The Intruder est l’œuvre d’un auteur – réalisateur – producteur authentiquement de gauche : Roger Corman. En 1961, il tourne à chaud ce film sur l’intégration raciale dans le Sud des Etats-Unis. Le sujet lui tient particulièrement à cœur, Corman investit dans le film tous les bénéfices accumulés de ses deux précédentes adaptations d’Edgar Allan Poe : La Chute de la maison Usher (House of Usher, 1960) et La Chambre des tortures (The Pit and the Pendulum, 1961). Il fallait une incroyable dose de courage pour entreprendre le tournage d’un film aussi fort politiquement en décors naturels dans des villes aussi opposées aux droits civiques. Très vite, les habitants se rendent compte de la vraie nature de The Intruder, et l’équipe, sous la menace d’action de représailles, est obligée de changer de ville à plusieurs reprises. Problèmes le suivent dans les différentes villes où Corman pose sa caméra. Cette itinérance n’ira pas sans poser de gros problèmes de raccord à Corman. Cinéaste habile, rompu au petit budget, Corman s’en sort admirablement bien. Il délaisse son style sophistiqué des Poe avec ses mouvements d’appareils pour des prises de vue plus simples, plus directes, qui donnent à The Intruder un aspect documentaire, qui démultiplient son impact sur le spectateur.
On réduit souvent William Shatner au Commandant Kirk de la série Star Trek, c’est oublié qu’il s’agit d’un excellent acteur. Sa création d’un personnage aussi détestable que Cramer en est la plus éclatante confirmation. Dommage que Shatner se soit enfermé dans la routine des voyages de l’Entreprise, et que d’autres réalisateurs n’aient pas vu son potentiel.
La fin de The Intruder est d’une grande lucidité: faussement optimiste, Cramer défait par la mise à jour de ses mensonges reste seul contre la balançoire d’une aire de jeu pour enfants. La population s’est détournée de lui, mais comme dans tout mouvement de balancier, il y a un retour. Rien n’est terminé, et la moindre étincelle peut ranimer le feu raciste. Ce grand film était resté scandaleusement inédit dans les salles françaises, cette sortie sous la bannière de Carlotta films permet de réparer cette injustice.
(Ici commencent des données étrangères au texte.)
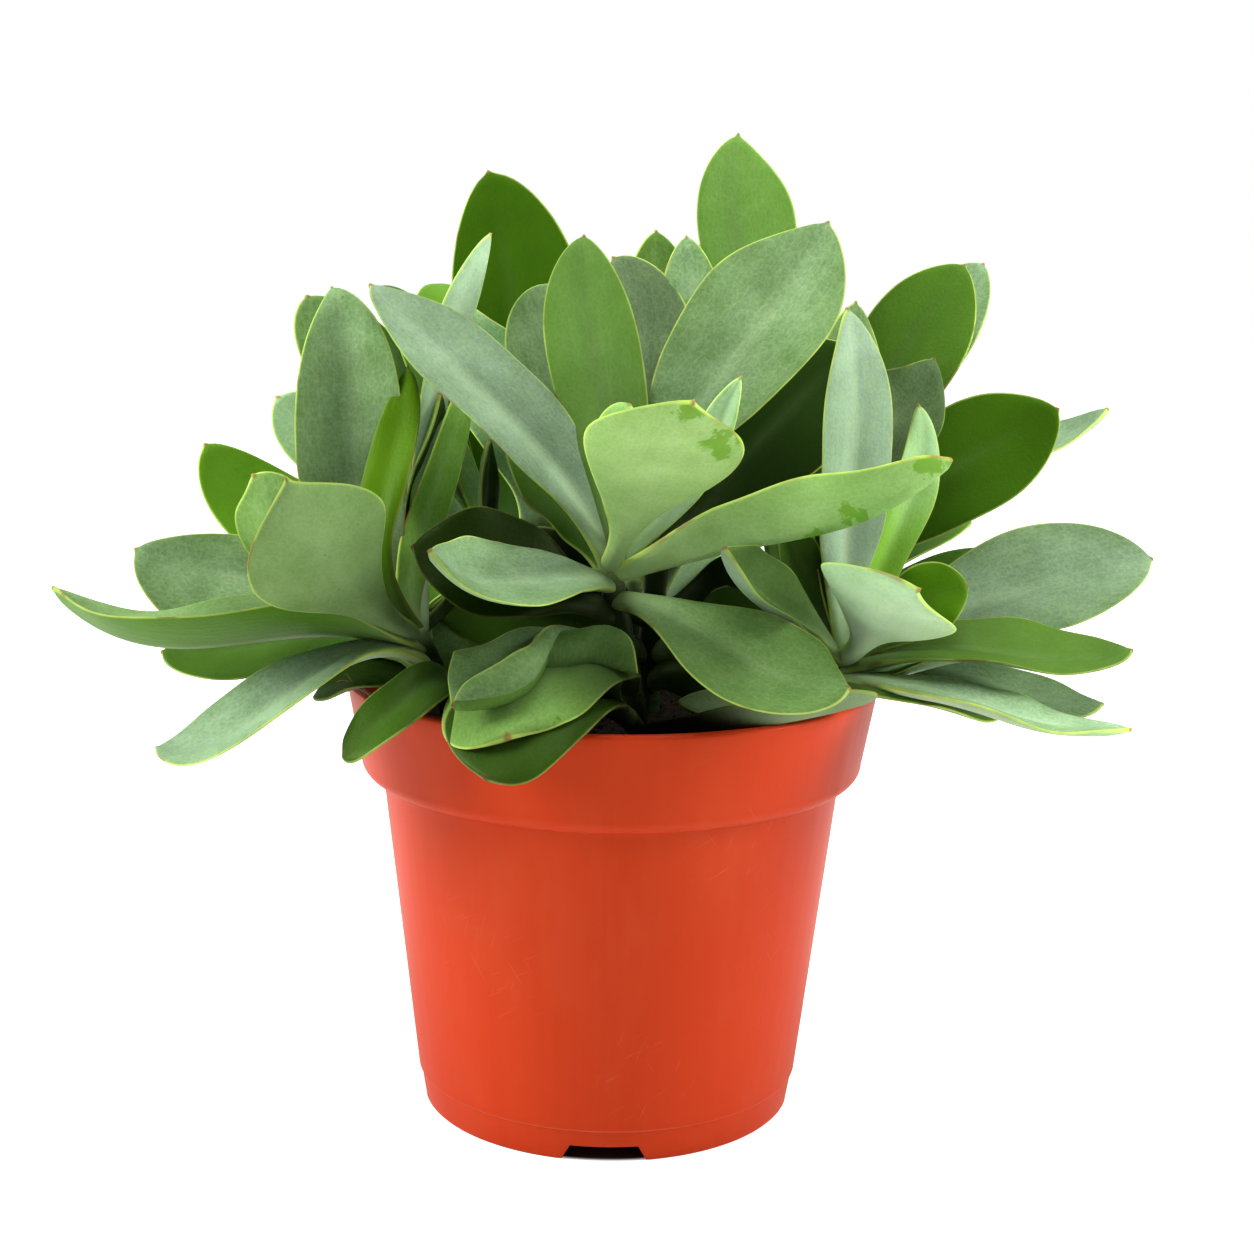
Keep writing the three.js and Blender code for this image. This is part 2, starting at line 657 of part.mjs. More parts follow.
// Half the leaf's width: a blade that is widest at belly and has opened out at flare, on a
// petiole that fades into it
function halfWidth(leaf, t) {
  const power = Math.log(0.5) / Math.log(leaf.belly ?? bellyPlace);
  const blade = Math.sin(Math.PI * t ** power) ** (leaf.blunt ?? endPower) || 0;
  const petiole = (leaf.neck ?? petioleWidth) * (1 - smooth(t / petioleFade));
  const flare = leaf.flare ?? flareEnd;
  const ease = smooth(t / flare) ** (flarePower * flare);
  return Math.max(tipHalfWidth, (leaf.wide * blade * ease + petiole) / 2);
}

function leafGeometry(leaf, base) {
  const points = [base, vector(leaf.third), vector(leaf.twoThirds), vector(leaf.tip)];
  const across = vector(leaf.across).normalize();
  const broad = leaf.wide > broadLeaf;
  const places = broad ? broadPlaces : narrowPlaces;
  const slender = (leaf.neck ?? petioleWidth) / petioleWidth;
  const rings = (broad ? broadStations : narrowStations).map((t) => {
    const ahead = midrib(points, Math.min(1, t + ringStep));
    const along = ahead.sub(midrib(points, Math.max(0, t - ringStep))).normalize();
    const side = across.clone().addScaledVector(along, -across.dot(along)).normalize();
    const upward = side.clone().cross(along);
    const reach = halfWidth(leaf, t);
    const root = 1 - smooth(t / petioleFade);
    const middle = THREE.MathUtils.lerp(bladeThickness, petioleThickness * slender, root);
    const margin = THREE.MathUtils.lerp(marginThickness, petioleMargin * slender, root);
    const open = Math.min(1, openAtBase + t / flareEnd);
    const lean = (leaf.skew ?? 0) * smooth(t / flareEnd);
    const place = (s, face) => {
      const turn = (leaf.fold ?? foldUp) + (leaf.cup ?? cupUp) * Math.abs(s);
      const rise = radians(turn + Math.max(0, (leaf.curl ?? 0) * s)) * open;
      const thin = margin + (middle - margin) * (1 - s * s) * Math.min(1, reach / 3);
      const out = reach * (1 - s * lean);
      return midrib(points, t)
        .addScaledVector(side, out * s * Math.cos(rise))
        .addScaledVector(upward, out * Math.abs(s) * Math.sin(rise) + (face * thin) / 2);
    };
    return [...places.map((s) => place(s, 1)), ...places.map((s) => place(-s, -1))];
  });
  return loftGeometry(rings);
}

// The leaves of one fan
function fanLeaves({ stem, count, from, to, reach, rise, at }) {
  return Array.from({ length: count }, (_, i) => {
    const seed = stem.length * 31 + from + rise + i;
    const turned = THREE.MathUtils.lerp(from, to, i / (count - 1)) + fanSpread.heading * draw(seed);
    const heading = radians(turned);
    const out = reach * (1 + fanSpread.reach * draw(seed + 0.3));
    const up = rise * (1 + fanSpread.rise * draw(seed + 0.6));
    return {
      at: at + fanStep * i,
      steps: fanArch.map(([ahead, lift]) => [
        out * ahead * Math.cos(heading),
        out * ahead * Math.sin(heading),
        up * lift,
      ]),
      wide: fanWidth + fanSpread.wide * draw(seed + 0.9),
      across: [Math.sin(heading), -Math.cos(heading), fanSpread.tilt * draw(seed + 0.5)],
    };
  });
}

function stemPoint({ foot, crown }, at) {
  return vector(foot).lerp(vector(crown), at);
}

function leavesOf(stem) {
  const fanned = fans.filter((fan) => fan.stem === stem.name).flatMap(fanLeaves).map((leaf) => {
    const base = stemPoint(stem, leaf.at);
    const [third, twoThirds, tip] = leaf.steps.map((step) => base.clone().add(vector(step)).toArray());
    return { ...leaf, third, twoThirds, tip };
  });
  return [...Object.values(stem.leaves), ...fanned];
}

// The stem runs straight up out of its hole and then leans to its crown
function stemGeometry({ foot, crown }) {
  const top = vector(crown);
  const lean = top.clone().sub(vector(foot)).normalize();
  const levels = [
    [foot[0], foot[1], soilTop - stemDepth + clearance, stemRadius],
    [foot[0], foot[1], foot[2] + stemRun, stemRadius],
    [...top.toArray(), stemRadius * crownNarrow],
    [...top.clone().addScaledVector(lean, budLength).toArray(), stemRadius * budNarrow],
  ];
  const rings = levels.map(([x, y, z, radius]) => Array.from({ length: stemSides }, (_, i) => {
    const angle = (2 * Math.PI * i) / stemSides;
    return new THREE.Vector3(x + radius * Math.cos(angle), y + radius * Math.sin(angle), z);
  }));
  return loftGeometry(rings);
}

function leafyStemSolid(stem) {
  const blades = leavesOf(stem).map((leaf) => solidOf(leafGeometry(leaf, stemPoint(stem, leaf.at))));
  const joined = wasm.Manifold.union([solidOf(stemGeometry(stem)), ...blades]);
  return outerBody(joined.simplify(mergeTolerance));
}

// Materials and the assembled plant

const plastic = new THREE.MeshStandardMaterial({ color: 0xc8452a, roughness: 0.5, metalness: 0 });
const peat = new THREE.MeshStandardMaterial({ color: 0x2a2019, roughness: 1, metalness: 0 });
const leafSkin = new THREE.MeshStandardMaterial({ color: 0x7f9f74, roughness: 0.6, metalness: 0 });

const plant = new THREE.Group();
for (const stem of stems) plant.add(meshOf(stem.name, leafyStemSolid(stem), leafSkin));

const pottedPlant = new THREE.Group();
pottedPlant.add(meshOf('pot', potSolid(), plastic));
pottedPlant.add(meshOf('soil', soilSolid(), peat));
pottedPlant.add(plant);

export default pottedPlant;
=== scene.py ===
import math
from types import SimpleNamespace

import bpy
import numpy as np
from mathutils import Matrix, Vector


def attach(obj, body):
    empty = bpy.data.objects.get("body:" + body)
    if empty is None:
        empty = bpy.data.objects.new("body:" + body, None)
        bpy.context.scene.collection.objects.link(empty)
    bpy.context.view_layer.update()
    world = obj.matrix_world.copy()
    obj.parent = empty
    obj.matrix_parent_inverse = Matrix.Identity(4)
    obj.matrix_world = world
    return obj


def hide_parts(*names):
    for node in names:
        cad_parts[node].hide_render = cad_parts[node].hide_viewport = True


# A potted senecio cephalophorus. Tables are in millimetres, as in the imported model, and every
# mesh is in metres with its origin at the middle of the pot's foot, +Z up.

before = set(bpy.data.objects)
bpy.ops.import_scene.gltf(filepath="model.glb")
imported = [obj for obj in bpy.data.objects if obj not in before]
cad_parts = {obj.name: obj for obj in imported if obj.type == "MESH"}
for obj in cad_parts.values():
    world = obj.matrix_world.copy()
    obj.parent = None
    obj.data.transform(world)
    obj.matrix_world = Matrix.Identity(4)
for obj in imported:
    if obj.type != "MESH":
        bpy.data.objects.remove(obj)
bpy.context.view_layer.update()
mm = 0.001


# Helpers for colours, nodes and meshes

def linear(hexColour):
    # sRGB hex to linear light: under 0.04045 a straight line, above it a power of 2.4
    parts = np.array([int(hexColour[i:i + 2], 16) / 255 for i in (1, 3, 5)])
    return np.where(parts <= 0.04045, parts / 12.92, ((parts + 0.055) / 1.055) ** 2.4)


def rgba(hexColour):
    return (*linear(hexColour), 1.0)


class Nodes:
    # The node tree of a material or world, cleared, with short ways to add to it

    def __init__(self, owner):
        owner.use_nodes = True
        self.tree = owner.node_tree
        self.tree.nodes.clear()

    def feed(self, node, inputs):
        # An input takes a number, a colour or another node's output
        for key, value in inputs.items():
            if isinstance(value, bpy.types.NodeSocket):
                self.tree.links.new(value, node.inputs[key])
            else:
                node.inputs[key].default_value = value

    def add(self, kind, inputs=None, **settings):
        node = self.tree.nodes.new("ShaderNode" + kind)
        for name, value in settings.items():
            setattr(node, name, value)
        self.feed(node, inputs or {})
        return node

    def mix(self, amount, first, second):
        return self.add("Mix", {0: amount, 6: first, 7: second}, data_type="RGBA").outputs[2]

    def maths(self, operation, first, second=0.0, third=0.0):
        return self.add("Math", {0: first, 1: second, 2: third}, operation=operation).outputs[0]

    def ramp(self, value, low, high, outLow=0.0, outHigh=1.0):
        # Smooth step from outLow to outHigh while value goes from low to high
        inputs = {0: value, 1: low, 2: high, 3: outLow, 4: outHigh}
        return self.add("MapRange", inputs, interpolation_type="SMOOTHSTEP").outputs[0]

    def swing(self, value, amount):
        # A noise times amount, less half of it, so that it pulls both ways
        return self.maths("MULTIPLY_ADD", value, amount, -amount / 2)

    def place(self):
        return self.add("TexCoord").outputs["Object"]

    def surface(self):
        # Millimetres across and along the surface
        return self.add("UVMap", uv_map="surfaceMm").outputs["UV"]

    def attribute(self, name, output="Fac"):
        return self.add("Attribute", attribute_name=name).outputs[output]

    def cells(self, vector, sizeMm, turn=0.0):
        # Surface millimetres turned, then counted in cells of the given width and length
        if turn:
            vector = self.add("Mapping", {"Vector": vector, "Rotation": (0, 0, turn)}).outputs[0]
        return self.add("Mapping", {"Vector": vector, "Scale": (1 / sizeMm[0], 1 / sizeMm[1], 1)}).outputs[0]

    def noise(self, vector, sizeMm=None, detail=2.0, roughness=0.5, distortion=0.0):
        # In place coordinates clumps are sizeMm wide; without a size each cell has one
        scale = 1.0 if sizeMm is None else 1 / (sizeMm * mm)
        inputs = {"Vector": vector, "Scale": scale, "Detail": detail, "Roughness": roughness,
                  "Distortion": distortion}
        return self.add("TexNoise", inputs).outputs["Fac"]

    def spots(self, vector, sizeMm, low, high, amount):
        # A dot in the middle of some cells: full within high of it, gone past low
        inputs = {"Vector": vector, "Scale": 1 / (sizeMm * mm)}
        distance = self.add("TexVoronoi", inputs).outputs["Distance"]
        return self.maths("MULTIPLY", self.ramp(distance, low, high), amount)

    def bump(self, height, strength, distanceMm):
        inputs = {"Height": height, "Strength": strength, "Distance": distanceMm * mm}
        return self.add("Bump", inputs).outputs["Normal"]


def newMaterial(name):
    material = bpy.data.materials.new(name)
    nodes = Nodes(material)
    shader = nodes.add("BsdfPrincipled")
    nodes.add("OutputMaterial", {"Surface": shader.outputs["BSDF"]})
    return material, nodes, shader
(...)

The Intruder fut un échec commercial aux Etats-Unis, beaucoup de salles refusèrent de le projeter, mais c’est artistiquement (et politiquement) une œuvre importante, un film digne et courageux qui honore l’impressionnante filmographie de Roger Corman.
Fernand Garcia
The Intruder un film de Roger Corman avec William Shatner, Frank Maxwell, Beverly Lunsford, Robert Emhardt, Leo Gordon, Charles Barnes, Charles Beaumont, Katherine Smith, Jeanne Cooper… Scénario : Charles Beaumont. Directeur de la photographie : Taylor Byars. Monteur : Ronald Sinclair. Musique : Herman Stein. Producteurs : Gene & Roger Corman. Production : Atlas Productions, Inc. Distribution : Carlotta Films (sortie France le 16 août 2018). Etats-Unis. 1961. 84 minutes. Noir et blanc. Format image : 1,85 :1. DCP. Tous Publics.